* Start *

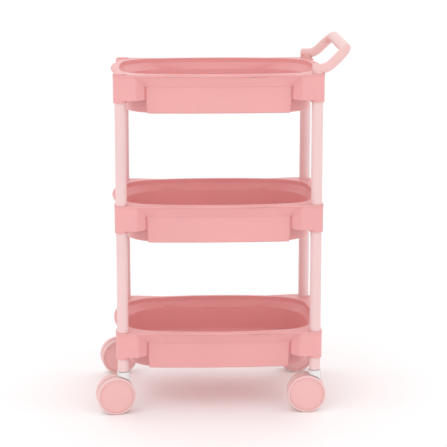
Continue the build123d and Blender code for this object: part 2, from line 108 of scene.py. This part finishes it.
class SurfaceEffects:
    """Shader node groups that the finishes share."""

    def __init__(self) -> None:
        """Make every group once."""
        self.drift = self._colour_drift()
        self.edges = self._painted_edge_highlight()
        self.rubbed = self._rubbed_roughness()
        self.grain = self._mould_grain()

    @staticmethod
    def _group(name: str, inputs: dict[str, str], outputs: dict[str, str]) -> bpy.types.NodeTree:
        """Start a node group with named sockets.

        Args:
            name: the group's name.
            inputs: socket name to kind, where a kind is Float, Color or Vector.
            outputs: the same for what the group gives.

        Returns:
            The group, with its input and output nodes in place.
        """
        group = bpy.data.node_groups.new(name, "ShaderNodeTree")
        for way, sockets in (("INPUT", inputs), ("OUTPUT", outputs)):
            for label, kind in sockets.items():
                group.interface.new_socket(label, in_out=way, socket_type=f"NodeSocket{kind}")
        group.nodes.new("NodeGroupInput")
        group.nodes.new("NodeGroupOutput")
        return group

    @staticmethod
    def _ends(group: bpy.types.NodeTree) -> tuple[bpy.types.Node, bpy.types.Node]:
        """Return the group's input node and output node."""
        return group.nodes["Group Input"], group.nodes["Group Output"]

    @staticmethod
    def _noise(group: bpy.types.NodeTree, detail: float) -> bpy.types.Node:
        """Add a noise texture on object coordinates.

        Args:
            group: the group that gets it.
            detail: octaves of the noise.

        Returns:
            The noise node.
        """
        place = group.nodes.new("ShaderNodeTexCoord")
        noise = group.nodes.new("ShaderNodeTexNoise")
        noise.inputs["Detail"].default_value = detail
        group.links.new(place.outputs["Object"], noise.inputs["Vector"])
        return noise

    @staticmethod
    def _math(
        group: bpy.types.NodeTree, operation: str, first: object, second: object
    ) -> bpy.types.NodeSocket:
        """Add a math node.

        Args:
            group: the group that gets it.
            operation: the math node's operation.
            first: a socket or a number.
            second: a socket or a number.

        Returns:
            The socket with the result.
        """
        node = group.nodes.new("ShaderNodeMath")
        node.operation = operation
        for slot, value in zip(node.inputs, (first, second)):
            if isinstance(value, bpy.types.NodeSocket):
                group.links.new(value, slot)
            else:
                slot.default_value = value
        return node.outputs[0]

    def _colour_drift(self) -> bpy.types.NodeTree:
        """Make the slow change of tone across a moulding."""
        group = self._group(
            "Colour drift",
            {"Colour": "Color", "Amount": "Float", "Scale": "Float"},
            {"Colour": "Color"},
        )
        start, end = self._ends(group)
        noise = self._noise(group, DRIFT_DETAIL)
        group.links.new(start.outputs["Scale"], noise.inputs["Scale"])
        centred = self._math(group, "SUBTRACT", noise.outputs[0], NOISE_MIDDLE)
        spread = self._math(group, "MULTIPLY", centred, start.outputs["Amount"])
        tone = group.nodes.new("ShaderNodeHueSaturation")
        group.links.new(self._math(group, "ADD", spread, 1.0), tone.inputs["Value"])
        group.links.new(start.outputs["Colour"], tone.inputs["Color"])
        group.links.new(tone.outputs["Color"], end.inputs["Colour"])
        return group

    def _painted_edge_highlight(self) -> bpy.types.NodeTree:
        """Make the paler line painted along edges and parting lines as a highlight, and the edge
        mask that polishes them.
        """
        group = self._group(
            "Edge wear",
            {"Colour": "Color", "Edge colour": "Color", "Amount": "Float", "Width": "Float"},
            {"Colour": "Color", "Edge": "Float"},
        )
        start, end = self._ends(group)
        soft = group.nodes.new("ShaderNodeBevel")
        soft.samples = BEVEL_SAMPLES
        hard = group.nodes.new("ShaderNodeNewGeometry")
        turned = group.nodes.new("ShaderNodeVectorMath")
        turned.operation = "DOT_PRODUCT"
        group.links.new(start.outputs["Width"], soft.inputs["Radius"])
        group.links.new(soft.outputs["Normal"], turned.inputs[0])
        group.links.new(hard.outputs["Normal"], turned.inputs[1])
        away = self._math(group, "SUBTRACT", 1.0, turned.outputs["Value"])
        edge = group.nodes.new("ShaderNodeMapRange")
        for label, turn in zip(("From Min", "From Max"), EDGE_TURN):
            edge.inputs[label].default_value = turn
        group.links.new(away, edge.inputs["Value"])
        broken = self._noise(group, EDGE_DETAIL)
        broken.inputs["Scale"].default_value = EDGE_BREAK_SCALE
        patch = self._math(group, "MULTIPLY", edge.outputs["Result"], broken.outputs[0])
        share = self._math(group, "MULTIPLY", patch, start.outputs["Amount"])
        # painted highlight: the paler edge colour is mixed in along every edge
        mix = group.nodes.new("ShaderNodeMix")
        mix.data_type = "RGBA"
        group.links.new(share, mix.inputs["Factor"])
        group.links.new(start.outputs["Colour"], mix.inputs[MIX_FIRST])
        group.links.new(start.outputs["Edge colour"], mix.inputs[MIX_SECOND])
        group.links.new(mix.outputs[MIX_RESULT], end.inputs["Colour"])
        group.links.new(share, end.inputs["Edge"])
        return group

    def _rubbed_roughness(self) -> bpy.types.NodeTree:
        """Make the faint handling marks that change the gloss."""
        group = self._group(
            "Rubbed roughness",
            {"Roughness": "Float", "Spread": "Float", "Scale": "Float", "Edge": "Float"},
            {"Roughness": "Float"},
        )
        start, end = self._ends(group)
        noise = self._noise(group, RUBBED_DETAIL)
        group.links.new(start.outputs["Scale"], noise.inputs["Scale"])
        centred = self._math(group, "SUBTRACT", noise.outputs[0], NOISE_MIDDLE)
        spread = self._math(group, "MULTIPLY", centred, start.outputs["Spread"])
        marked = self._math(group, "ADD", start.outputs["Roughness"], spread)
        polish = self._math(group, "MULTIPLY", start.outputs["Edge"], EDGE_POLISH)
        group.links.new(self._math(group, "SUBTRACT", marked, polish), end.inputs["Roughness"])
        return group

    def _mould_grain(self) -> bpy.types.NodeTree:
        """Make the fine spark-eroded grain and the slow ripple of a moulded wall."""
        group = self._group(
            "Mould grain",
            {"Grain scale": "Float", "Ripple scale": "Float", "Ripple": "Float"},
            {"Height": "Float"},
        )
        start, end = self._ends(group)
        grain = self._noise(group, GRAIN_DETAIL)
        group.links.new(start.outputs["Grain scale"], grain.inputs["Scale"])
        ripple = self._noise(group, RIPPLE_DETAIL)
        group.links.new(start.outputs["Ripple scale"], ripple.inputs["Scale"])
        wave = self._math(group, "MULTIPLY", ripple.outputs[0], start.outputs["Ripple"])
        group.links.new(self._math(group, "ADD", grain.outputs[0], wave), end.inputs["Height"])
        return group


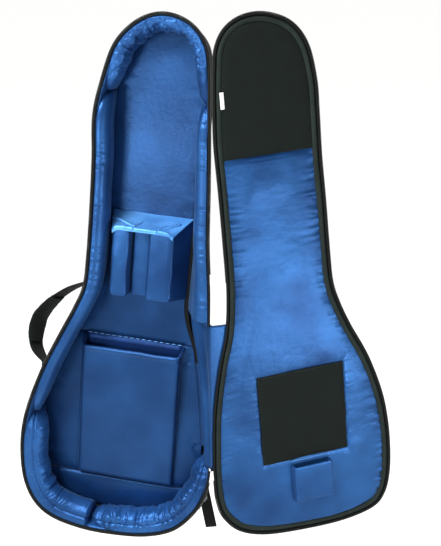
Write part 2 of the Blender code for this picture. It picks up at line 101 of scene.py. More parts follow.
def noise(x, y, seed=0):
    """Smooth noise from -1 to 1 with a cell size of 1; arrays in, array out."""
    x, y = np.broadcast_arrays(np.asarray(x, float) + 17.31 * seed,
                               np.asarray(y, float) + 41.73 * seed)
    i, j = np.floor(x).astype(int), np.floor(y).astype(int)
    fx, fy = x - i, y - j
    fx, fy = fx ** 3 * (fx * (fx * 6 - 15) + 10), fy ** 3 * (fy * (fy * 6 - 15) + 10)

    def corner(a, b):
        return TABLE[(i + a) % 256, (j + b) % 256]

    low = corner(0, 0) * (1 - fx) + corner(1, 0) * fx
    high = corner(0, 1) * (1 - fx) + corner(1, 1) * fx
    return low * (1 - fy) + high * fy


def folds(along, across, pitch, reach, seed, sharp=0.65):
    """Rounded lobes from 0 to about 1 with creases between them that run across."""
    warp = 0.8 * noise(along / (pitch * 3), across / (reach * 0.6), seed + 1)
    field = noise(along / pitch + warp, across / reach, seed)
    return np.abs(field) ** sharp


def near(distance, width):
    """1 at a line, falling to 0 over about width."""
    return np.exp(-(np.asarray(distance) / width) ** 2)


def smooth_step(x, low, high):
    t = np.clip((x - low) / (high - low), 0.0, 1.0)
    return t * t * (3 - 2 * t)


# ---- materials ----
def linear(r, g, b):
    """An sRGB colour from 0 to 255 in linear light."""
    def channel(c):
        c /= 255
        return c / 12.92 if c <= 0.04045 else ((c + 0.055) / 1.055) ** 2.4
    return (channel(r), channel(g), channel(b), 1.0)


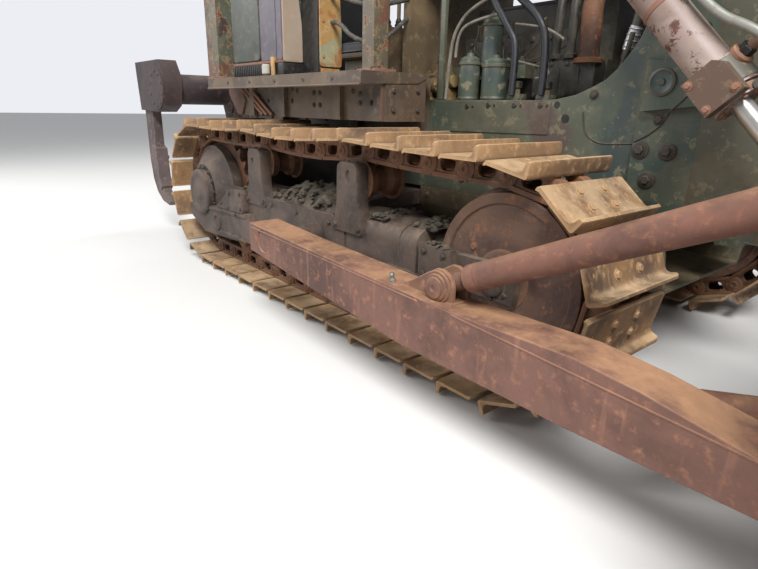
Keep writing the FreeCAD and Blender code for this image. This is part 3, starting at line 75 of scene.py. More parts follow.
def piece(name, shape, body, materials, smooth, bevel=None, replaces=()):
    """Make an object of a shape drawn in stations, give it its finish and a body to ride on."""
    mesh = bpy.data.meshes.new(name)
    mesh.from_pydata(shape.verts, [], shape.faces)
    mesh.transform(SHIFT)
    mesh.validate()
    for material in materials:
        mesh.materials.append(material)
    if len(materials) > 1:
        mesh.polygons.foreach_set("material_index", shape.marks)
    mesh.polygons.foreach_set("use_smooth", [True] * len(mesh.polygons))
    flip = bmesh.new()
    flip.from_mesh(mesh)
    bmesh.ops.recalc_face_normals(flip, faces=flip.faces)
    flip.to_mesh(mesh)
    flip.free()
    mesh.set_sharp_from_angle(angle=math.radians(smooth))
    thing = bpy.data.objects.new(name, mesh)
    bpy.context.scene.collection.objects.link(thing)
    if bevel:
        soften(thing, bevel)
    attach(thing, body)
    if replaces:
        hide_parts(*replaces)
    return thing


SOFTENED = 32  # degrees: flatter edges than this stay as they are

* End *

» **EXERCISE DETAILS**: Set down each line of the material verbatim, from the first line through the line that contains "with named sockets.".

» **FINAL ANSWER**:
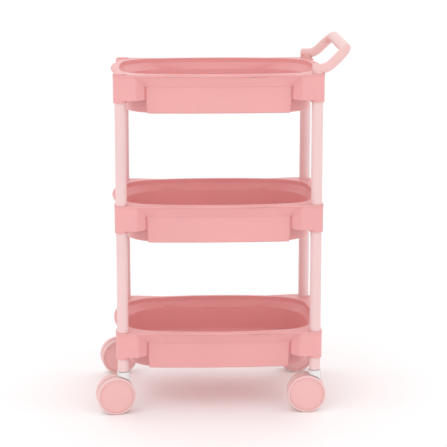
Continue the build123d and Blender code for this object: part 2, from line 108 of scene.py. This part finishes it.
class SurfaceEffects:
    """Shader node groups that the finishes share."""

    def __init__(self) -> None:
        """Make every group once."""
        self.drift = self._colour_drift()
        self.edges = self._painted_edge_highlight()
        self.rubbed = self._rubbed_roughness()
        self.grain = self._mould_grain()

    @staticmethod
    def _group(name: str, inputs: dict[str, str], outputs: dict[str, str]) -> bpy.types.NodeTree:
        """Start a node group with named sockets.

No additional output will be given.